Records to use:

** Start **

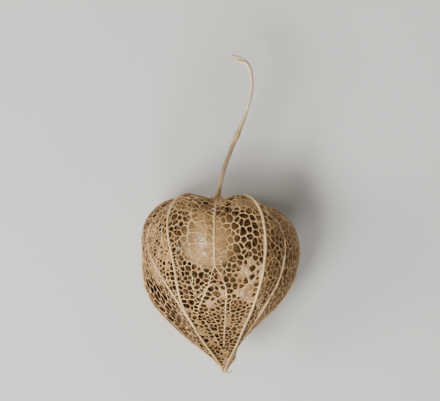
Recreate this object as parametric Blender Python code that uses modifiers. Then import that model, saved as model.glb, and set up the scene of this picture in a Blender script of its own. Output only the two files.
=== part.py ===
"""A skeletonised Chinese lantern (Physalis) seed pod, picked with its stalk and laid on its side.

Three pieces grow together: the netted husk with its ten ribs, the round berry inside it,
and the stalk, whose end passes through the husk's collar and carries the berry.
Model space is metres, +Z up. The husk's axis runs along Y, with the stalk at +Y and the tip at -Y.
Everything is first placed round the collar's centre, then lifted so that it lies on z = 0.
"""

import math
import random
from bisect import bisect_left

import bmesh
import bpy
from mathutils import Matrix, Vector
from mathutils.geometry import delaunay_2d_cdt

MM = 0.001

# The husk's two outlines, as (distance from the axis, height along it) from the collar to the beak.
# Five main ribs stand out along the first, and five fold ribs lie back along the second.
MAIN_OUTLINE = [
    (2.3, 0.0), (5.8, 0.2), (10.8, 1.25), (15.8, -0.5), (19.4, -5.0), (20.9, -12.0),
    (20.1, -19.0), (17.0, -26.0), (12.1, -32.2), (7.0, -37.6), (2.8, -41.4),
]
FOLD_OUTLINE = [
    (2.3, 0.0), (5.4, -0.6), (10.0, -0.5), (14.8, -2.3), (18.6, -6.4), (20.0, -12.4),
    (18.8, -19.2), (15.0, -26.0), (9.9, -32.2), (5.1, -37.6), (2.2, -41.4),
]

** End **
** Start **

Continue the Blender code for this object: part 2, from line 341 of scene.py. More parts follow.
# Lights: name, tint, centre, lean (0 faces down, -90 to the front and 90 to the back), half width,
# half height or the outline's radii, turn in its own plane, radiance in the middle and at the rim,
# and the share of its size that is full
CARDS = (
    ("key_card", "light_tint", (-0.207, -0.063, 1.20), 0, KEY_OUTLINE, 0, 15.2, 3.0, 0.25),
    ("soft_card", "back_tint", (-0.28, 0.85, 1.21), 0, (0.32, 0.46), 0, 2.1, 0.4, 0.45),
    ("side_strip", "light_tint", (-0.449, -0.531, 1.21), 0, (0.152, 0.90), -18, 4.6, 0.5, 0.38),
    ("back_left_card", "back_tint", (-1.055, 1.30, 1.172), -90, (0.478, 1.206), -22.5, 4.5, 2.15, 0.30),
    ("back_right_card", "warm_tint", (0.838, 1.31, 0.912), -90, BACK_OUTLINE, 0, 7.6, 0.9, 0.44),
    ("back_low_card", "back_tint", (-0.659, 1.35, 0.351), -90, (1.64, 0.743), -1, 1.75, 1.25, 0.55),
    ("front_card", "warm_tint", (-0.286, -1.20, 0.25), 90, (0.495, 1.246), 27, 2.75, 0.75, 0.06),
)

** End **

Gather up the lines that contain the word "from".

from bisect import bisect_left
from mathutils import Matrix, Vector
from mathutils.geometry import delaunay_2d_cdt
# The husk's two outlines, as (distance from the axis, height along it) from the collar to the beak.
Continue the Blender code for this object: part 2, from line 341 of scene.py. More parts follow.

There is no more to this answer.